Black stories are worth telling: The real meaning of anti-racism

Olivia Reid
The Africana Studies Department located on the fourth floor of Phillis Wheatley Hall. Photo by Olivia Reid / Photography Editor.

It’s no secret that in America, there has been an erasure of Black contributions throughout history. This is often due to censorship in the classroom and restrictions on what can and can’t be taught. Significant leaps have been made to spread the knowledge of Black history to Americans, but with every step toward diverse education comes another bill shutting it down. In a country built on freedom and escaping persecution, the censorship of history is, and always will be, unconstitutional.

UMass Boston, unfortunately, is not exempt from this censorship despite being in Massachusetts, a state renowned for its “progressive” legislation. “Massachusetts is not Florida,” wrote attorney John Pavlos in a letter written to detail the discrimination faced by the Africana Studies department. This letter comes after all three—the only three—full-time faculty in the department went to the Massachusetts Commission Against Discrimination citing retaliation and discrimination by the administration.

One member of the Africana Studies department faculty, Dr. Jemedari Kamara, detailed some of these injustices. “They came to me, told me I had to cut 30 percent of our sections taught by the [non-tenure-track] faculty. That’s all we have is NTT faculty,” said Kamara. “And if I didn’t, I would be brought up on disciplinary charges for insubordination.”

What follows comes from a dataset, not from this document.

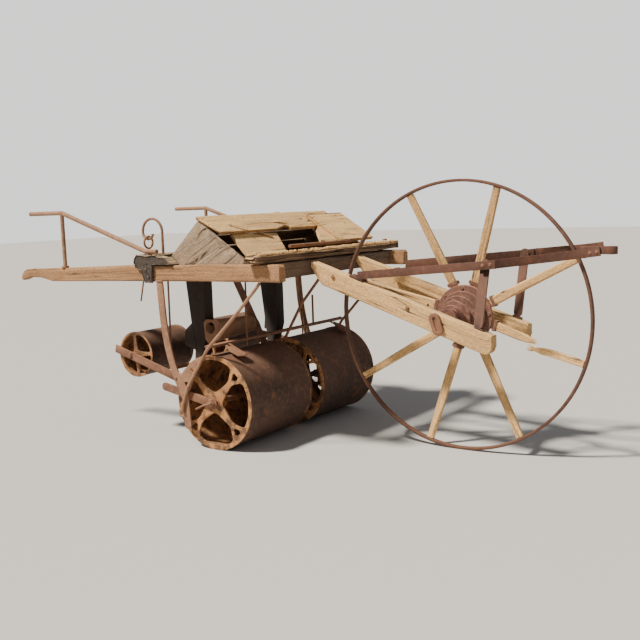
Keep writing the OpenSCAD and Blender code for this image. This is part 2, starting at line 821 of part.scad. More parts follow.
// A band of the nave with worn edges
function band(r, from, to, edge = 2.5) =
  [[r - edge, from], [r, from + edge], [r, to - edge], [r - edge, to]];

module wheel_hub() color(dark_iron) {
  bore = axle_r + turn_play;
  neck = nave_end_r - 6;
  near_face = -dish + spoke_t / 2 + 0.2;
  far_face = -dish - spoke_t / 2 - 0.2;
  lips = len(pulley_lips);
  starts = concat([near_face + flange_t], [for (l = pulley_lips) l[1] + lip_t]);
  translate([0, 0, wheel_r]) rotate([90, 0, 0]) rotate_extrude()
    polygon(concat(
      [[bore, -nave_half]],
      band(nave_end_r, -nave_half, -nave_half + nave_end_t),
      [[neck, -nave_half + nave_end_t], [neck + 10, far_face - flange_t]],
      band(flange_r - 18, far_face - flange_t, far_face),
      [[nave_r - 2, far_face], [nave_r - 2, near_face]],
      band(flange_r, near_face, near_face + flange_t),
      [for (i = [0 : lips - 1]) for (q = concat(
        [[pulley_lips[i][0], starts[i]], [pulley_lips[i][0], pulley_lips[i][1]]],
        band(pulley_lips[i][2], pulley_lips[i][1], pulley_lips[i][1] + lip_t))) q],
      [[neck, starts[lips]], [neck, nave_half - nave_end_t]],
      band(nave_end_r, nave_half - nave_end_t, nave_half),
      [[bore, nave_half]]
    ));
}

// Rollers

// An outline with its corners rounded over the length d on both sides
function rounded(p, d) = [
  for (i = [0 : len(p) - 1])
    let (before = p[(i + len(p) - 1) % len(p)] - p[i], after = p[(i + 1) % len(p)] - p[i])
    for (q = bend(p[i] + d * before / norm(before), p[i], p[i] + d * after / norm(after), 4)) q
];

// One of the four large openings of a cast end, wide near the ring and narrow at the hub
module end_opening(r, side_turn, flare_turn) {
  outer = 0.84 * r;
  middle = 0.6 * r;
  polygon(rounded([
    [0.22 * r, 0],
    middle * [cos(side_turn), -sin(side_turn)],
    outer * [cos(flare_turn), -sin(flare_turn)],
    [outer * 1.01, 0],
    outer * [cos(flare_turn), sin(flare_turn)],
    middle * [cos(side_turn), sin(side_turn)]
  ], 0.1 * r));
}

// A cast end: ring, hub and four arms, which fork round a small hole at the ring
module cast_end(r, arms_at, t, forked) {
  side_turn = forked ? 37 : 34;
  flare_turn = forked ? 27 : 36;
  linear_extrude(t) difference() {
    circle(r = r, $fn = 96);
    for (a = [0 : 90 : 270]) rotate(a + arms_at + 45) end_opening(r, side_turn, flare_turn);
    if (forked)
      for (a = [0 : 90 : 270]) rotate(a + arms_at)
        polygon(rounded([[0.74 * r, 0], [0.85 * r, -0.075 * r], [0.85 * r, 0.075 * r]], 0.02 * r));
  }
}

// One roller lying across the drill: both ends are open castings
module roller(r, length, bore_r, arms_at, hub_r, forked) {
  end_t = 14;
  drum_r = r - 3;
  rotate([90, 0, 0]) translate([0, 0, -length / 2]) difference() {
    union() {
      difference() {
        union() {
          cylinder(h = length, r = drum_r, $fn = 96);
          cylinder(h = end_t, r = r, $fn = 96);
          translate([0, 0, length - end_t]) cylinder(h = end_t, r = r, $fn = 96);
        }
        translate([0, 0, -1]) cylinder(h = length + 2, r = drum_r - drum_wall, $fn = 96);
      }
      for (z = [3, length - end_t + 1]) translate([0, 0, z])
        cast_end(drum_r - drum_wall + 2, arms_at, end_t - 4, forked);
      translate([0, 0, 0.5]) cylinder(h = 62, r = hub_r);
      translate([0, 0, length - 62.5]) cylinder(h = 62, r = hub_r);
    }
    translate([0, 0, -1]) cylinder(h = length + 2, r = bore_r);
  }
}

module front_roller() color(iron)
  translate([-front_back, -row_y, front_r])
    roller(front_r, front_len, front_axle_r + turn_play, 45, 34, true);

module rear_roller() color(iron)
  translate([-rear_back, -row_y, rear_z])
    roller(rear_r, rear_len, rear_axle_r + turn_play, 5, 26, false);

// Moves the drill from its drawing place to its origin
module place() translate([-origin_x, 0, 0]) children();

place() handle();  // handle_right
place() left_side() handle();  // handle_left
place() cross_beam();
place() cross_sill();
place() rear_plank();
place() fork_beam();  // fork_beam_right
place() left_side() fork_beam();  // fork_beam_left
place() draught_bar(0);  // draught_bar_right
place() left_side() draught_bar(left_lift);  // draught_bar_left
place() hitch_eye();
place() draught_strut(0);  // draught_strut_right
place() left_side() draught_strut(left_lift);  // draught_strut_left
place() guide_rod();  // guide_rod_right
place() left_side() guide_rod();  // guide_rod_left
place() lift_hook();  // lift_hook_right
place() left_side() lift_hook();  // lift_hook_left
place() box_end();  // box_end_right
place() left_side() box_end();  // box_end_left
place() ridge_board();
place() front_panel_right();
place() front_panel_left();
place() back_roof_board();
place() box_floor();
place() box_rails();
place() hatch_rod();
place() seed_spout();  // seed_spout_right
place() left_side() seed_spout();  // seed_spout_left
place() feed_drum();
place() leg();  // leg_right
place() left_side() leg();  // leg_left
place() brace_rod();  // brace_rod_right
place() left_side() brace_rod();  // brace_rod_left
place() centre_hanger();
place() front_axle();
place() cross_ties();
place() side_bar();  // side_bar_right
place() left_side() side_bar();  // side_bar_left
place() rear_axle();
place() lift_rods();
place() scrapers();
place() main_axle();
place() wheel_rim();
place() wheel_spokes();
place() wheel_hub();
place() front_roller();  // front_roller_right
place() left_side() front_roller();  // front_roller_left
place() rear_roller();  // rear_roller_right
place() left_side() rear_roller();  // rear_roller_left
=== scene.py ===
# %% [markdown]
# # A two-row ridge seed drill in Blender
# The drill is an old farm machine: a tall spoked wheel in a wooden fork, a gabled seed box, two
# pairs of open iron rollers and two long handles. Its construction comes in as a fixed frame of
# solids. This file gives it its looks: weathered timber, rusty iron, and the small marks of age.

# %% Load the frame
import contextlib
import functools
import math

import bmesh
import bpy
import numpy as np
from mathutils import Matrix, Vector


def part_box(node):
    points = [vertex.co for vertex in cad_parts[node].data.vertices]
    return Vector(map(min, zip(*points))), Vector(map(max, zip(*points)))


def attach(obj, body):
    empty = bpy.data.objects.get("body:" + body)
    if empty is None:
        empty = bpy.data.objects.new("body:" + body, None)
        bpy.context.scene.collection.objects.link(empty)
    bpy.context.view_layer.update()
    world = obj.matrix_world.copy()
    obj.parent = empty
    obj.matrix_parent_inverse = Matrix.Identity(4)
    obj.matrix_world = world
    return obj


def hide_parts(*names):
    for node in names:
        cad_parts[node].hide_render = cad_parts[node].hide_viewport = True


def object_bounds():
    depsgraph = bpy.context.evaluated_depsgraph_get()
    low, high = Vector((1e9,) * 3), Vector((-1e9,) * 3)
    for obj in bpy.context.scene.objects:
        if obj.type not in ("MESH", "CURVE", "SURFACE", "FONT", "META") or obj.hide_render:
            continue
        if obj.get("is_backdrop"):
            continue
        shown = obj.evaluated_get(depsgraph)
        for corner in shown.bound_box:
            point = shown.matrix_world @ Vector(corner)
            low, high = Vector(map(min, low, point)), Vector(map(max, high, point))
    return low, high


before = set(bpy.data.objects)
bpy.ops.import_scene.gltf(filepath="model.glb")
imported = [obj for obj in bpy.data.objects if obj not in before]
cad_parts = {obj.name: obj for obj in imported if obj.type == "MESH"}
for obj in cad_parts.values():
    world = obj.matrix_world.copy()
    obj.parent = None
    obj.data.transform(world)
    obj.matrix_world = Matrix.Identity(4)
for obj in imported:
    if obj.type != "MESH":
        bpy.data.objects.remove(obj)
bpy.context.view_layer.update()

# %% [markdown]
# ## Where things are
# Every place below is measured from the big wheel's axle. The frame's own boxes say where that axle,
# the handles and the deck are.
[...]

In a school like UMass Boston that prides itself on promoting anti-racism, it may be shocking to hear how much anti-Blackness goes on behind the scenes. Kamara also says that the administration spent $250,000 to hire a private firm to investigate him and write a report that “no one in the university has seen.” For a school that claims to be setting the framework for inclusion and diversity, this news is revolting in many ways.

As a student at UMass Boston, I’m ashamed to be standing for a school that presented a façade of inclusion not only to me, but to faculty and sponsors. How can an institution claim to be anti-racist and be building a better racial climate when the condition of its Africana Studies department is worsening by the day? It’s contradictory and worrisome for the future of the school.

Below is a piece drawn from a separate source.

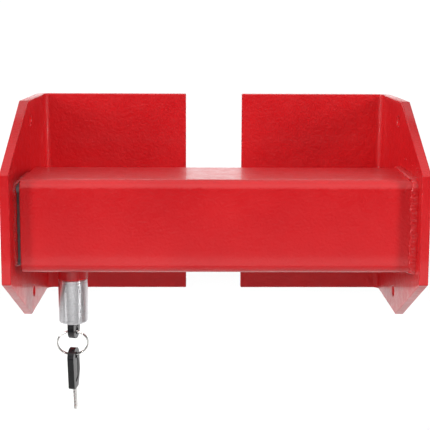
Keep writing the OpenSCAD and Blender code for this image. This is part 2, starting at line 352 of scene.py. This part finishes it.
# ---------------------------------------------------------------- sizes from the frame

plate_lo, plate_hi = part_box("housing_bracket")
tube_lo, tube_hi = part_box("outer_tube")
inner_lo, inner_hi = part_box("inner_tube")
collar_lo, collar_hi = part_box("lock_collar")
barrel_lo, barrel_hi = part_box("lock_barrel")
PLATE_T = 8 * MM
HOLE_R, HOLE_Z = 5 * MM, 81 * MM
BEND_IN, BEND_OUT = 6 * MM, 14 * MM
OUT_X = plate_hi.x
IN_X = OUT_X - PLATE_T
FRONT_Y = plate_lo.y
DOOR_Y = plate_hi.y
FLANGE_Y = DOOR_Y - PLATE_T
HALF_H = plate_hi.z
NOSE = 46.5 * MM
SHOULDER_Y = tube_hi.y - 1 * MM
HOLE_Y = tube_hi.y + 11 * MM
TUBE_Y = (tube_lo.y + tube_hi.y) / 2
TUBE_HALF = (tube_hi.y - tube_lo.y) / 2
TUBE_R, TUBE_WALL = 8 * MM, 4 * MM
INNER_HALF = (inner_hi.y - inner_lo.y) / 2
INNER_R, INNER_WALL = 7 * MM, 5 * MM
BARREL_R, COLLAR_R = 13 * MM, 13.5 * MM
NECK_R, SOCKET_R = 11 * MM, 11.05 * MM
LOCK_HOLES, LOCK_STEP = 7, 25 * MM
LOCK = Vector(((barrel_lo.x + barrel_hi.x) / 2, (barrel_lo.y + barrel_hi.y) / 2))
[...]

At times, it appears as though the administration doesn’t care. I’ve seen plenty of the videos that Chancellor Marcelo Suárez-Orozco requests to be played before events, but never him. These videos are one of the reasons administrators cited when they brought disciplinary charges down against Kamara; in 2023, he didn’t play one before an event. This, among other retaliatory acts toward the faculty, is why it’s so important to be educated on Black contributions to the university and to the world around us.

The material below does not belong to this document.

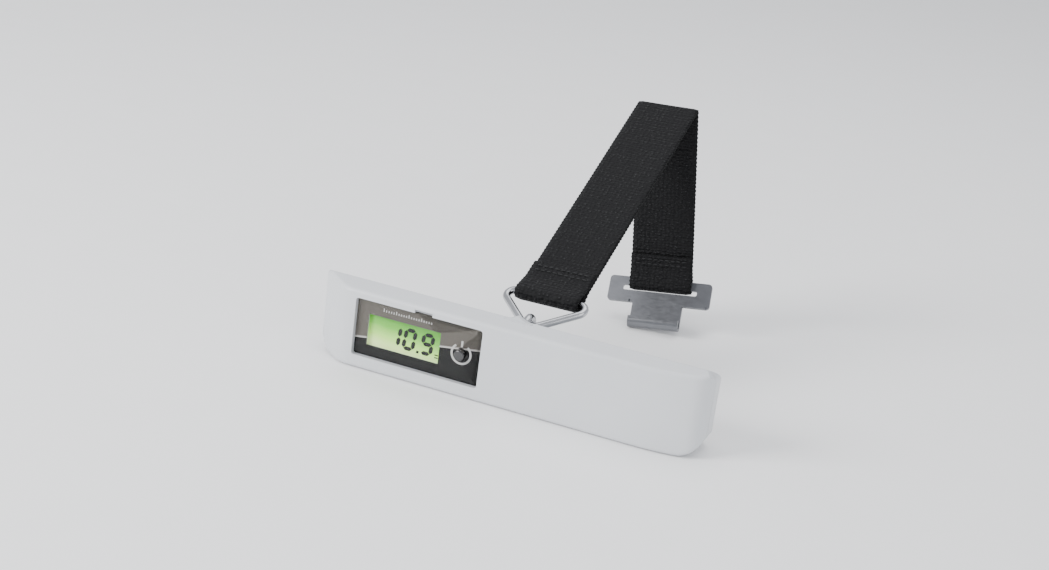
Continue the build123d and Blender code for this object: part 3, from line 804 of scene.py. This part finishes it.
# ---------------------------------------------------------------- wire work and clip
@dataclass
class Metalwork:
    """The hook, the ring and the strap clip."""

    wire: Metal = Metal("bright_wire", (0.47, 0.475, 0.49), rough=0.17, stretch=(900.0, 900.0, 900.0))
    plate: Metal = Metal("satin_plate", (0.21, 0.215, 0.23), rough=0.32, stretch=(500.0, 1800.0, 1800.0))

    def dress(self, nodes: dict[str, bpy.types.Object]) -> None:
        """Gives the metal CAD nodes their finishes.

        Args:
            nodes: The CAD nodes by name.
        """
        wire = self.wire.build()
        for name in ("load_hook", "triangle_ring"):
            paint(nodes[name], wire)
        paint(nodes["strap_clip"], self.plate.build())
        LOG.info("metalwork dressed")


# ---------------------------------------------------------------- strap
@dataclass
class Station:
    """One place along the band: its middle, the way across it and the way through it."""

    middle: Vector
    across: Vector
    through: Vector


@dataclass
class Strap:
    """The webbing, in one length: round the ring, up to the fold, down and round the clip.

    Sizes are millimetres.
    """

    joints: dict[str, dict]
    width: float = 26.0
    thick: float = 1.4
    ring_loop: float = 1.75
    clip_loop: float = 2.1
    lower_hem: float = 15.0
    upper_hem: float = 13.0
    taper: float = 7.0
    twist: float = -11.0
    step: float = 0.275
    rib: float = 1.7
    rib_rise: float = 0.13
    edge_tooth: float = 0.34
    fold_reach: float = 3.0
    fold_steps: int = 12
    fold_bulge: float = 0.25
    side_points: int = 14
    stitch_pitch: float = 2.4
    stitch_length: float = 1.9
    stitch_radius: float = 0.26
    ring_rows: tuple[float, float] = (2.2, 4.4)
    clip_rows: tuple[float, float] = (2.2, 4.2)

    def __post_init__(self) -> None:
        """Works out the strap's directions from the joints that it hangs between."""
        self.bar = Vector(self.joints["strap_on_ring"]["pos_m"]) / MM
        self.fold = Vector(self.joints["strap_fold"]["pos_m"]) / MM
        self.clip = Vector(self.joints["clip_swing"]["pos_m"]) / MM
        self.across = Vector(self.joints["strap_fold"]["axis"]).normalized()
        self.clip_across = Vector(self.joints["clip_swing"]["axis"]).normalized()
        reach = self.fold - self.bar
        self.lower_length = sqrt(reach.length_squared - self.thick**2)
        side = self.across.cross(reach)
        self.lower = (reach * self.lower_length + side * self.thick).normalized()
        self.upper = (self.clip - self.fold).normalized()
        self.upper_length = (self.clip - self.fold).length
        self.upper_across = Matrix.Rotation(-radians(self.twist), 3, self.upper) @ self.clip_across

    def lower_run(self) -> list[Station]:
        """Stations from the sewn end, round the ring's bar and up to the fold."""
        half = self.thick / 2
        radius = self.ring_loop + half
        up = self.across.cross(self.lower)
        points: list[tuple[float, float]] = []
        points += line_points((self.lower_hem - 0.2, half), (self.taper, half), self.step)
        points += line_points((self.taper, half), (0.0, radius), self.step)
        points += arc_points(radius, 90.0, 270.0, self.step)
        points += line_points((0.0, -radius), (self.taper, -half), self.step)
        points += line_points((self.taper, -half), (self.lower_length - 0.4, -half), self.step)
        points = relaxed(points)
        return stations(points, self.bar, self.lower, up, self.across, self.across)

    def fold_run(self) -> list[Station]:
        """Stations round the fold, turning about its line."""
        start = self.across.cross(self.lower)
        end = self.across.cross(self.upper)
        turn = start.angle(end)
        radius = self.thick / 2
        count = self.fold_steps
        made = []
        for i in range(1, count):
            share = i / count
            through = Matrix.Rotation(-turn * share, 3, self.across) @ start
            bulge = radius + self.fold_bulge * sin(pi * share)
            across = self.across.lerp(self.upper_across, share).normalized()
            made.append(Station(self.fold + through * bulge, across, through))
        return made

    def upper_run(self) -> list[Station]:
        """Stations from the fold down, round the clip's bar and back to the sewn end."""
        half = self.thick / 2
        radius = self.clip_loop + half
        points: list[tuple[float, float]] = []
        points += line_points((self.upper_length - 0.4, -half), (self.taper, -half), self.step)
        points += line_points((self.taper, -half), (0.0, -radius), self.step)
        points += arc_points(radius, 270.0, 90.0, self.step)
        points += line_points((0.0, radius), (self.taper, half), self.step)
        points += line_points((self.taper, half), (self.upper_hem - 0.2, half), self.step)
        points = relaxed(points)
        up = self.clip_across.cross(-self.upper)
        made = stations(points, self.clip, -self.upper, up, self.clip_across, self.clip_across)
        flat = self.upper_length - self.upper_hem
        for station, (along, _) in zip(made, points):
            share = min(max((along - self.upper_hem + 1.0) / flat, 0.0), 1.0)
            turn = Matrix.Rotation(-radians(self.twist) * share, 3, self.upper)
            station.middle = self.clip + turn @ (station.middle - self.clip)
            station.across = turn @ station.across
            station.through = turn @ station.through
        return made

    def profile(self, along: float) -> list[tuple[float, float, float]]:
        """The band's outline at one place.

        Args:
            along: Length of cloth up to here, in millimetres.

        Returns:
            Points (across, through, cloth coordinate across).
        """
        phase = 2 * pi * along / self.rib
        tooth = self.edge_tooth * abs(((along / self.rib) % 1.0) * 2 - 1)
        half = self.width / 2 - tooth
        rise = self.thick / 2 - self.rib_rise * (0.5 - 0.5 * cos(phase))
        count = self.side_points
        top = []
        for i in range(count + 1):
            place = -half + 2 * half * i / count
            near = 1.0 - max(0.0, abs(place) - half + 0.6) / 0.6 * 0.55
            top.append((place, rise * near, place))
        bottom = [(a, -t, c + 40.0) for a, t, c in reversed(top)]
        return top + bottom

    def build(self, material: bpy.types.Material) -> bpy.types.Object:
        """Args:
            material: The webbing.

        Returns:
            The strap.
        """
        places = self.lower_run() + self.fold_run() + self.upper_run()
        verts: list[Vector] = []
        cloth: list[tuple[float, float]] = []
        along = 0.0
        for i, place in enumerate(places):
            if i:
                along += (place.middle - places[i - 1].middle).length
            for across, through, wide in self.profile(along):
                verts.append((place.middle + place.across * across + place.through * through) * MM)
                cloth.append((along, wide))
        ring = 2 * (self.side_points + 1)
        faces: list[tuple[int, ...]] = []
        for i in range(len(places) - 1):
            for j in range(ring):
                k = (j + 1) % ring
                faces.append((i * ring + j, i * ring + k, (i + 1) * ring + k, (i + 1) * ring + j))
        last = (len(places) - 1) * ring
        faces += [tuple(range(ring)), tuple(last + j for j in range(ring))]
        strap = make_object("webbing_strap", verts, faces, material)
        layer = strap.data.uv_layers.new(name="cloth")
        for loop in strap.data.loops:
            layer.data[loop.index].uv = cloth[loop.vertex_index]
        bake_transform(strap)
        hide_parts("strap_lower", "strap_upper")
        LOG.info("strap %.1f mm of webbing", along)
        return strap

    def stitches(self, name: str, body: Body, rows: list[tuple[Vector, Vector, Vector, Vector]]) -> None:
        """Rows of short raised stitches.

        Args:
            name: The piece's name.
            body: The body that they ride on.
            rows: For each row its middle, the way across, the way up and the way along.
        """
        thread = Moulded(name + "_thread", (0.009, 0.009, 0.01), rough=0.8, grain=6000.0, cloud=0.2)
        verts: list[Vector] = []
        faces: list[tuple[int, ...]] = []
        pitch, length, radius = self.stitch_pitch, self.stitch_length, self.stitch_radius
        count = int((self.width - 3.0) / pitch)
        for middle, across, up, along in rows:
            for i in range(count):
                centre = middle + across * (pitch * (i - (count - 1) / 2))
                start = len(verts)
                for s in range(7):
                    share = s / 6
                    swell = sin(pi * min(max(share, 0.06), 0.94)) ** 0.5
                    for t in range(8):
                        angle = 2 * pi * t / 8
                        point = centre + across * (length * (share - 0.5))
                        point += up * (radius * swell * sin(angle) + 0.12 * sin(pi * share))
                        point += along * (radius * swell * cos(angle))
                        verts.append(point * MM)
                for s in range(6):
                    for t in range(8):
                        u = (t + 1) % 8
                        a, b = start + s * 8, start + (s + 1) * 8
                        faces.append((a + t, a + u, b + u, b + t))
                faces += [tuple(start + t for t in range(8)), tuple(start + 48 + t for t in range(8))]
        made = make_object(name, verts, faces, thread.build())
        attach(made, body.value)
        LOG.info("%s: %d stitches", name, count * len(rows))

    def sew(self) -> None:
        """Makes the stitching of both hems, on both faces."""
        up = self.across.cross(self.lower)
        rows = []
        for inset in self.ring_rows:
            for side in (1.0, -1.0):
                middle = self.bar + self.lower * (self.lower_hem - inset) + up * (side * self.thick)
                rows.append((middle, self.across, up * side, self.lower))
        self.stitches("ring_hem_stitches", Body.STRAP_LOW, rows)
        out = self.clip_across.cross(-self.upper)
        rows = []
        for inset in self.clip_rows:
            for side in (1.0, -1.0):
                middle = self.clip - self.upper * (self.upper_hem - inset) + out * (side * self.thick)
                rows.append((middle, self.clip_across, out * side, self.upper))
        self.stitches("clip_hem_stitches", Body.STRAP_UP, rows)


def line_points(
    start: tuple[float, float], end: tuple[float, float], step: float
) -> list[tuple[float, float]]:
    """Evenly spaced points on a line, without its last.

    Args:
        start: First point.
        end: Last point.
        step: Spacing.

    Returns:
        The points.
    """
    length = sqrt((end[0] - start[0]) ** 2 + (end[1] - start[1]) ** 2)
    count = max(2, round(length / step))
    return [
        (start[0] + (end[0] - start[0]) * i / count, start[1] + (end[1] - start[1]) * i / count)
        for i in range(count)
    ]


def arc_points(radius: float, start: float, end: float, step: float) -> list[tuple[float, float]]:
    """Points on an arc about the origin, without its last.

    Args:
        radius: The arc's radius.
        start: First angle in degrees.
        end: Last angle.
        step: Spacing.

    Returns:
        The points.
    """
    count = max(4, round(abs(radians(end - start)) * radius / step))
    angles = [radians(start + (end - start) * i / count) for i in range(count)]
    return [(radius * cos(a), radius * sin(a)) for a in angles]


def relaxed(points: list[tuple[float, float]]) -> list[tuple[float, float]]:
    """Points with their corners eased by averaging each with its neighbours."""
    for _ in range(6):
        inner = [
            ((a[0] + 2 * b[0] + c[0]) / 4, (a[1] + 2 * b[1] + c[1]) / 4)
            for a, b, c in zip(points, points[1:], points[2:])
        ]
        points = [points[0], *inner, points[-1]]
    return points


def stations(
    points: list[tuple[float, float]],
    origin: Vector,
    ahead: Vector,
    up: Vector,
    across: Vector,
    turn_about: Vector,
) -> list[Station]:
    """Stations along plane points.

    Args:
        points: Points (ahead, up) in millimetres.
        origin: The plane's origin.
        ahead: Its first direction.
        up: Its second direction.
        across: The way across the band.
        turn_about: The plane's normal.

    Returns:
        One station for each point.
    """
    made = []
    for i, (a, b) in enumerate(points):
        before, after = points[max(i - 1, 0)], points[min(i + 1, len(points) - 1)]
        tangent = (ahead * (after[0] - before[0]) + up * (after[1] - before[1])).normalized()
        through = turn_about.cross(tangent)
        made.append(Station(origin + ahead * a + up * b, across.copy(), through))
    return made


# ---------------------------------------------------------------- studio
@dataclass
class Studio:
    """Pale floor, soft lights and the camera."""

    eye: tuple[float, float, float] = (0.1907, -0.5201, 0.2371)
    azimuth: float = 19.976
    elevation: float = 19.179
    roll: float = 7.712
    lens: float = 57.46
    floor_size: float = 3.0
    floor_drop: float = 0.0002
    surround: Colour = (0.93, 0.95, 1.0)
    surround_strength: float = 0.95
    floor_colour: Colour = (0.93, 0.93, 0.93)
    lamps: tuple[tuple[str, Colour, Colour, float, float], ...] = (
        ("key", (-0.75, -0.75, 0.6), (0.0, 0.0, 0.02), 16.0, 0.5),
        ("fill", (0.85, -0.6, 0.5), (0.0, 0.0, 0.02), 3.0, 0.8),
        ("top", (0.05, 0.25, 1.1), (0.0, 0.05, 0.0), 6.0, 1.0),
    )

    def camera(self) -> None:
        """Places the camera."""
        a, e, r = radians(self.azimuth), radians(self.elevation), radians(self.roll)
        back = Vector((sin(a) * cos(e), -cos(a) * cos(e), sin(e)))
        right = Vector((cos(a), sin(a), 0.0))
        up = back.cross(right)
        across = right * cos(r) + up * sin(r)
        upward = up * cos(r) - right * sin(r)
        data = bpy.data.cameras.new("camera")
        data.lens = self.lens
        data.sensor_width = 36.0
        data.sensor_fit = "HORIZONTAL"
        data.clip_start = 0.01
        holder = bpy.data.objects.new("camera", data)
        turn = Matrix((across, upward, back)).transposed().to_4x4()
        holder.matrix_world = Matrix.Translation(self.eye) @ turn
        bpy.context.scene.collection.objects.link(holder)
        bpy.context.scene.camera = holder

    def lights(self) -> None:
        """Adds the lamps and the pale surround."""
        for name, place, target, power, size in self.lamps:
            data = bpy.data.lights.new(name, "AREA")
            data.energy = power
            data.size = size
            holder = bpy.data.objects.new(name, data)
            holder.location = place
            aim = Vector(target) - Vector(place)
            holder.rotation_euler = aim.to_track_quat("-Z", "Y").to_euler()
            bpy.context.scene.collection.objects.link(holder)
        world = bpy.data.worlds.new("surround")
        world.use_nodes = True
        shader = world.node_tree.nodes["Background"]
        shader.inputs["Color"].default_value = (*self.surround, 1.0)
        shader.inputs["Strength"].default_value = self.surround_strength
        bpy.context.scene.world = world

    def floor(self) -> None:
        """Lays the floor."""
        half = self.floor_size / 2
        spots = ((-half, -half), (half, -half), (half, half), (-half, half))
        corners = [Vector((x, y, -self.floor_drop)) for x, y in spots]
        paper = Moulded("paper_floor", self.floor_colour, rough=0.75, grain=900.0, cloud=0.005)
        made = make_object("studio_floor", corners, [(0, 1, 2, 3)], paper.build(), smooth=False)

    def build(self) -> None:
        """Sets up the whole studio."""
        self.floor()
        self.lights()
        self.camera()
        LOG.info("studio ready")


def joint_table(frame: dict) -> dict[str, dict]:
    """The record's joints by name."""
    return {joint["name"]: joint for joint in frame["record"]["behaviour"]["joints"]}


def main() -> None:
    """Builds every part of the model and reports each."""
    logging.basicConfig(level=logging.INFO, format="%(message)s")
    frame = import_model()
    nodes = frame["nodes"]
    Casing().dress(nodes)
    low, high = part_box("display_window")
    Display(window=(Vector(low), Vector(high))).build(nodes)
    Inside().dress(nodes)
    Metalwork().dress(nodes)
    strap = Strap(joint_table(frame))
    strap.build(Webbing().build())
    strap.sew()
    Studio().build()


if __name__ == "__main__":
    main()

Some Americans misunderstand the premise of teaching Black history and the Black Lives Matter movement, citing it as racist against non-Black people. The point of uplifting Black Americans is not to push anyone else down, but to remind people of the significant contributions made by Black people in history that have gone erased. Everyone should be learning Black history because, whether you like it or not, Black people play a key role in everyone’s history—to erase those contributions is unjust.

The censorship at UMass Boston and in the United States is why people, myself included, feel as though we are going backward as a society. Marginalized groups have fought hard for years to make their voices heard and to have the same rights as everyone else, only for current-day policymakers to come through and repeal it.

This injustice can’t stand in a public university praised for international diversity. There’s a clear misunderstanding from the university of what it means to commit yourself to being anti-racist. Nowhere does it include tearing apart the lives of the very faculty that set the groundwork of UMass Boston’s anti-racism commitment. Don’t be afraid to hold authority figures accountable. This is the time to set an example of what it means to commit to anti-racism, because it’s clear that the meaning has been misconstrued.